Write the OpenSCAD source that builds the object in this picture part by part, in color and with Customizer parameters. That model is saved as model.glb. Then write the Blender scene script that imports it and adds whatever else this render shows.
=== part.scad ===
○ ○ ○ ○ ○
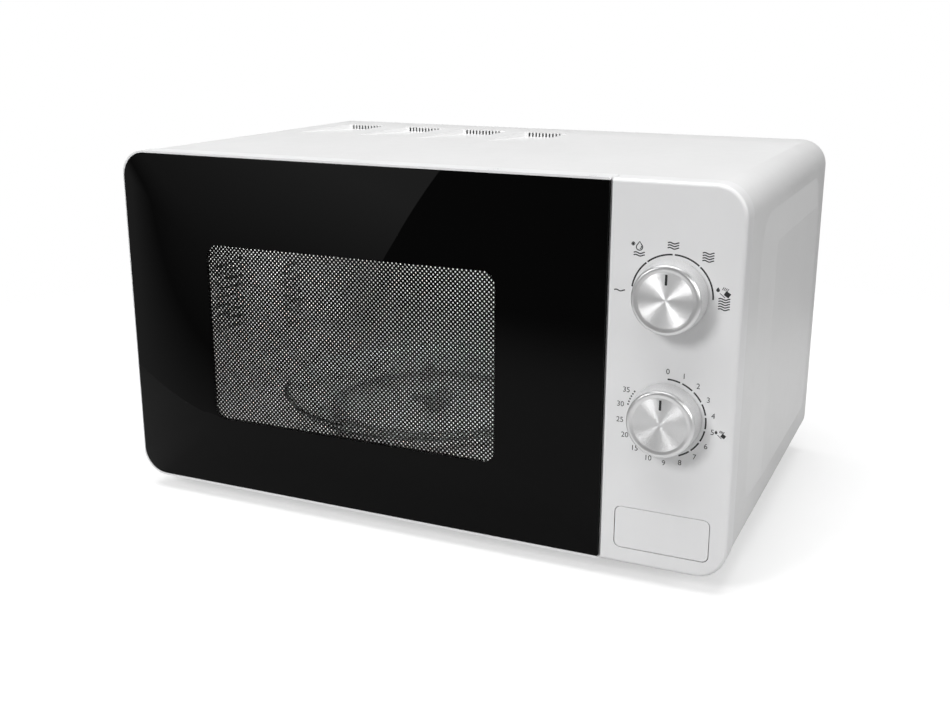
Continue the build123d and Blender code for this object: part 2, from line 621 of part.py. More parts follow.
○ ○ ○ ○ ○
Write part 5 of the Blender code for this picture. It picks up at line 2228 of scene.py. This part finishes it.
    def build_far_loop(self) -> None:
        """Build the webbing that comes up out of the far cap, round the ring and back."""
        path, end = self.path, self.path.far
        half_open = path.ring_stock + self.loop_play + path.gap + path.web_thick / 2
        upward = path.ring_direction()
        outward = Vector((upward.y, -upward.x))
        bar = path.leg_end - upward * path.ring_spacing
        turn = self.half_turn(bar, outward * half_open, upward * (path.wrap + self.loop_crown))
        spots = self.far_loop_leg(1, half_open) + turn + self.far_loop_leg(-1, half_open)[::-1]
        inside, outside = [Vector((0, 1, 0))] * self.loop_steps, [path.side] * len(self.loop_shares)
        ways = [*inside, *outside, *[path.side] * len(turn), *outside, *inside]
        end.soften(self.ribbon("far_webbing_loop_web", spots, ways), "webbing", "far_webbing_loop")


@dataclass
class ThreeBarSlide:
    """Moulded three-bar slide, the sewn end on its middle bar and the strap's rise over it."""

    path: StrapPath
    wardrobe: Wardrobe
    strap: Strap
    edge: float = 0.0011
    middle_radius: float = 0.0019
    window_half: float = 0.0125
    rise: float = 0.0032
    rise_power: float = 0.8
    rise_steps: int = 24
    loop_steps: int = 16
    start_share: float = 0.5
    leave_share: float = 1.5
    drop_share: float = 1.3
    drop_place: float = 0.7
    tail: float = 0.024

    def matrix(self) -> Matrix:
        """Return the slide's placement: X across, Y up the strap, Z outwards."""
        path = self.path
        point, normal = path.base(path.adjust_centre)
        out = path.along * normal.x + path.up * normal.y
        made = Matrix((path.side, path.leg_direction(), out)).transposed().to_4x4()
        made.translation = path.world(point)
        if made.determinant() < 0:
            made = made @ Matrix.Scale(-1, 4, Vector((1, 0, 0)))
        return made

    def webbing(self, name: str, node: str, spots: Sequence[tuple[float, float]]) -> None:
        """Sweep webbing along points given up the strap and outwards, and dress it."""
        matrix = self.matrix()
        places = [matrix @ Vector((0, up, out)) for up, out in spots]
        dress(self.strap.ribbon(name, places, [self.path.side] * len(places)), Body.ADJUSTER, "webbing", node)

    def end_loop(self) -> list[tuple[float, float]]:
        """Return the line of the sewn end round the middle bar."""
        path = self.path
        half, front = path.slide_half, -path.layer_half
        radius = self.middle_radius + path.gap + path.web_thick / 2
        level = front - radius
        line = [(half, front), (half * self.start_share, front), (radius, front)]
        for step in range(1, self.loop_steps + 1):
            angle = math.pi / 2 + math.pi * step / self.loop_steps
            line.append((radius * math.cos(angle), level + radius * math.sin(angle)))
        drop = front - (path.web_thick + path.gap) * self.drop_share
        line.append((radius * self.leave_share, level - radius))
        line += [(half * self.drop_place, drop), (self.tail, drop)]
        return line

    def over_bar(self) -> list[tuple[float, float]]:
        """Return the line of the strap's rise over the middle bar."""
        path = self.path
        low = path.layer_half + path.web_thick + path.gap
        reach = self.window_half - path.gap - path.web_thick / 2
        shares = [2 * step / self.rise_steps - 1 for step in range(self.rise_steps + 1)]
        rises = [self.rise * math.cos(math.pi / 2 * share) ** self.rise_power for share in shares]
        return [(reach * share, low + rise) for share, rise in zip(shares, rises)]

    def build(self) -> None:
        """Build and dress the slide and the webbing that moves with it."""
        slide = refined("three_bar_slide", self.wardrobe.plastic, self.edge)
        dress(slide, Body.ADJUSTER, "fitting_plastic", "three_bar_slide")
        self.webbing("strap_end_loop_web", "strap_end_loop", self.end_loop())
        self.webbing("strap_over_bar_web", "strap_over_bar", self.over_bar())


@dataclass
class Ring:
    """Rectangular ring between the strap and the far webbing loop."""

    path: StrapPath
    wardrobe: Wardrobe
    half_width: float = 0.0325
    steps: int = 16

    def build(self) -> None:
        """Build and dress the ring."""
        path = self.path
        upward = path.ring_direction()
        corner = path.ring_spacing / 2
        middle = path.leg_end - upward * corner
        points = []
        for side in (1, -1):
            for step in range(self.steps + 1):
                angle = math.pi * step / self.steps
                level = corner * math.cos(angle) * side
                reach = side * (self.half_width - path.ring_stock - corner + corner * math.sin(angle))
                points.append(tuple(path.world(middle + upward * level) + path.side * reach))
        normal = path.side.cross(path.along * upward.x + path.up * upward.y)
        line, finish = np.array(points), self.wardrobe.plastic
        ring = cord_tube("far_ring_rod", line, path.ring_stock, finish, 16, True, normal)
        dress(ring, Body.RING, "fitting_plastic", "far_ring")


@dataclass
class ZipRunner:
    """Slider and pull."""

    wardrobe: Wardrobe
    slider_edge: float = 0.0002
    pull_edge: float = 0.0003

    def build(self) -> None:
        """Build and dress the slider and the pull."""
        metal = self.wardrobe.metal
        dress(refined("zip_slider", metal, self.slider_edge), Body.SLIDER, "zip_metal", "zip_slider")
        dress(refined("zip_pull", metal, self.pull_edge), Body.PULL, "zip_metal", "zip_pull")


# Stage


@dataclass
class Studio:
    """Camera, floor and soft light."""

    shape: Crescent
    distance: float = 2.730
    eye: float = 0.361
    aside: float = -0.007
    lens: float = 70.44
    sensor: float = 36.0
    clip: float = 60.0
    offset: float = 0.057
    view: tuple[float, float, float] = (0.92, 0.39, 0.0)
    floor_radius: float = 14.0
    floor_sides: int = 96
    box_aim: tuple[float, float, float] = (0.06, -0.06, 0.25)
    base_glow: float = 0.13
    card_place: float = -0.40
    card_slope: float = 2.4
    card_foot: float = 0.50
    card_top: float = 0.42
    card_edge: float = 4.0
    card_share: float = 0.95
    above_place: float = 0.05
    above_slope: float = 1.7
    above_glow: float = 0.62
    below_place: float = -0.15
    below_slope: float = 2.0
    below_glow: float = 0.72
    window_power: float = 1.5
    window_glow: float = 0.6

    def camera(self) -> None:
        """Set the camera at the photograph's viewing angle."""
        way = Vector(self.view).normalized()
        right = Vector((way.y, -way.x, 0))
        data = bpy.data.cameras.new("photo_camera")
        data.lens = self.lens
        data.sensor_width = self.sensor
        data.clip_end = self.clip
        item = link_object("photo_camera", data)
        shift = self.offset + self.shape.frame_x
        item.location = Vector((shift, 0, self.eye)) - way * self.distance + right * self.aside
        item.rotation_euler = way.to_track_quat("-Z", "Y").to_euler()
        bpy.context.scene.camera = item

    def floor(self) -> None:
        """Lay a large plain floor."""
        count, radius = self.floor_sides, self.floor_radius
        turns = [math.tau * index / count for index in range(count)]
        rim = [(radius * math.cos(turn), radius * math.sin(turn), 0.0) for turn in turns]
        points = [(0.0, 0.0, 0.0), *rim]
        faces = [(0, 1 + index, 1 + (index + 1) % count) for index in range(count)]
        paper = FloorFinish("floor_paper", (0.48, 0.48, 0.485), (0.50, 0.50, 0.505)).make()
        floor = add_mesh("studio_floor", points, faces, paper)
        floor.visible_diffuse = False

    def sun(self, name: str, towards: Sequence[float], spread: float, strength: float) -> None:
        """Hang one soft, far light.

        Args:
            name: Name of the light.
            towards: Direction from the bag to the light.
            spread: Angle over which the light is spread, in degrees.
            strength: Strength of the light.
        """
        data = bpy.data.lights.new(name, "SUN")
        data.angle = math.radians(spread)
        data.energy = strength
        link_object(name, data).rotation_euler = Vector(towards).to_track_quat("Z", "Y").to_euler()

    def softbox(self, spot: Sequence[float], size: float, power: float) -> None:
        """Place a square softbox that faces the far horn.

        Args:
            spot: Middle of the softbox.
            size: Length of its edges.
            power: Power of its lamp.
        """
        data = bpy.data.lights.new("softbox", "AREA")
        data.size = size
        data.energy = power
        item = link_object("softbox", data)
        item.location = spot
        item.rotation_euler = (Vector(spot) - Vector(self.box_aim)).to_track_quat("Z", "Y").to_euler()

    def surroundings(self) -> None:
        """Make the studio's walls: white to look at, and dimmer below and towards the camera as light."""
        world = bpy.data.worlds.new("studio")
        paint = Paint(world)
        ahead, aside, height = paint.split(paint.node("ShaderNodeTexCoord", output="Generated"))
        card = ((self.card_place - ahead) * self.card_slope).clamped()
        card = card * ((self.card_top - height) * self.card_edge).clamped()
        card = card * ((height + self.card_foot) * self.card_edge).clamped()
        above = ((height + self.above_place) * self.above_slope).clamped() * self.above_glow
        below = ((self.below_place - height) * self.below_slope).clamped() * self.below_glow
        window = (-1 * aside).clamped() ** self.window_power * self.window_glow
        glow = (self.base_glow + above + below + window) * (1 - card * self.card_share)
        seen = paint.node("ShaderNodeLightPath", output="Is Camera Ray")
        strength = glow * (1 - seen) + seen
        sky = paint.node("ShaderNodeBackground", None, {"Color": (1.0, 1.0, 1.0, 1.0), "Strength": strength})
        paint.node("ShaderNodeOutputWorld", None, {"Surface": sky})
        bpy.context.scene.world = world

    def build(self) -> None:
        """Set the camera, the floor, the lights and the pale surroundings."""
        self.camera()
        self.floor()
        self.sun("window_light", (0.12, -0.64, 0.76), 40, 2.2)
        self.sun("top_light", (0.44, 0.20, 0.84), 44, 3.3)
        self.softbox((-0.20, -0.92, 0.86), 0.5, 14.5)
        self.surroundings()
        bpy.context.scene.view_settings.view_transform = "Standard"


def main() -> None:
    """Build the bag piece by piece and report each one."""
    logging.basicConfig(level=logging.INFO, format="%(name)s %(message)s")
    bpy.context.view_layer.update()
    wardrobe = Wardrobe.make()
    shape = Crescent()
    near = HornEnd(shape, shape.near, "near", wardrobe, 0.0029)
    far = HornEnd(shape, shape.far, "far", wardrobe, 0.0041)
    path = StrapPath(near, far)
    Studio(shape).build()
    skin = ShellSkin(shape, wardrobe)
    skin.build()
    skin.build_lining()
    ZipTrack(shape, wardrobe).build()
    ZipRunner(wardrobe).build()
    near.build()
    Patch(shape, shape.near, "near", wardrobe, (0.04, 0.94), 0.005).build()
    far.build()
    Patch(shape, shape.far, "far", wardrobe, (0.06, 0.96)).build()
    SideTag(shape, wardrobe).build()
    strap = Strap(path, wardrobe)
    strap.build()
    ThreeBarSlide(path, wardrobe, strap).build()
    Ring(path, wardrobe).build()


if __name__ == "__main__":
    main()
○ ○ ○ ○ ○
→ Problem statement:
Return exactly the lines from the line that has "Write part 5" to the line that has "return made", both of them included.

→ Solution to the exercise:
Write part 5 of the Blender code for this picture. It picks up at line 2228 of scene.py. This part finishes it.
    def build_far_loop(self) -> None:
        """Build the webbing that comes up out of the far cap, round the ring and back."""
        path, end = self.path, self.path.far
        half_open = path.ring_stock + self.loop_play + path.gap + path.web_thick / 2
        upward = path.ring_direction()
        outward = Vector((upward.y, -upward.x))
        bar = path.leg_end - upward * path.ring_spacing
        turn = self.half_turn(bar, outward * half_open, upward * (path.wrap + self.loop_crown))
        spots = self.far_loop_leg(1, half_open) + turn + self.far_loop_leg(-1, half_open)[::-1]
        inside, outside = [Vector((0, 1, 0))] * self.loop_steps, [path.side] * len(self.loop_shares)
        ways = [*inside, *outside, *[path.side] * len(turn), *outside, *inside]
        end.soften(self.ribbon("far_webbing_loop_web", spots, ways), "webbing", "far_webbing_loop")


@dataclass
class ThreeBarSlide:
    """Moulded three-bar slide, the sewn end on its middle bar and the strap's rise over it."""

    path: StrapPath
    wardrobe: Wardrobe
    strap: Strap
    edge: float = 0.0011
    middle_radius: float = 0.0019
    window_half: float = 0.0125
    rise: float = 0.0032
    rise_power: float = 0.8
    rise_steps: int = 24
    loop_steps: int = 16
    start_share: float = 0.5
    leave_share: float = 1.5
    drop_share: float = 1.3
    drop_place: float = 0.7
    tail: float = 0.024

    def matrix(self) -> Matrix:
        """Return the slide's placement: X across, Y up the strap, Z outwards."""
        path = self.path
        point, normal = path.base(path.adjust_centre)
        out = path.along * normal.x + path.up * normal.y
        made = Matrix((path.side, path.leg_direction(), out)).transposed().to_4x4()
        made.translation = path.world(point)
        if made.determinant() < 0:
            made = made @ Matrix.Scale(-1, 4, Vector((1, 0, 0)))
        return made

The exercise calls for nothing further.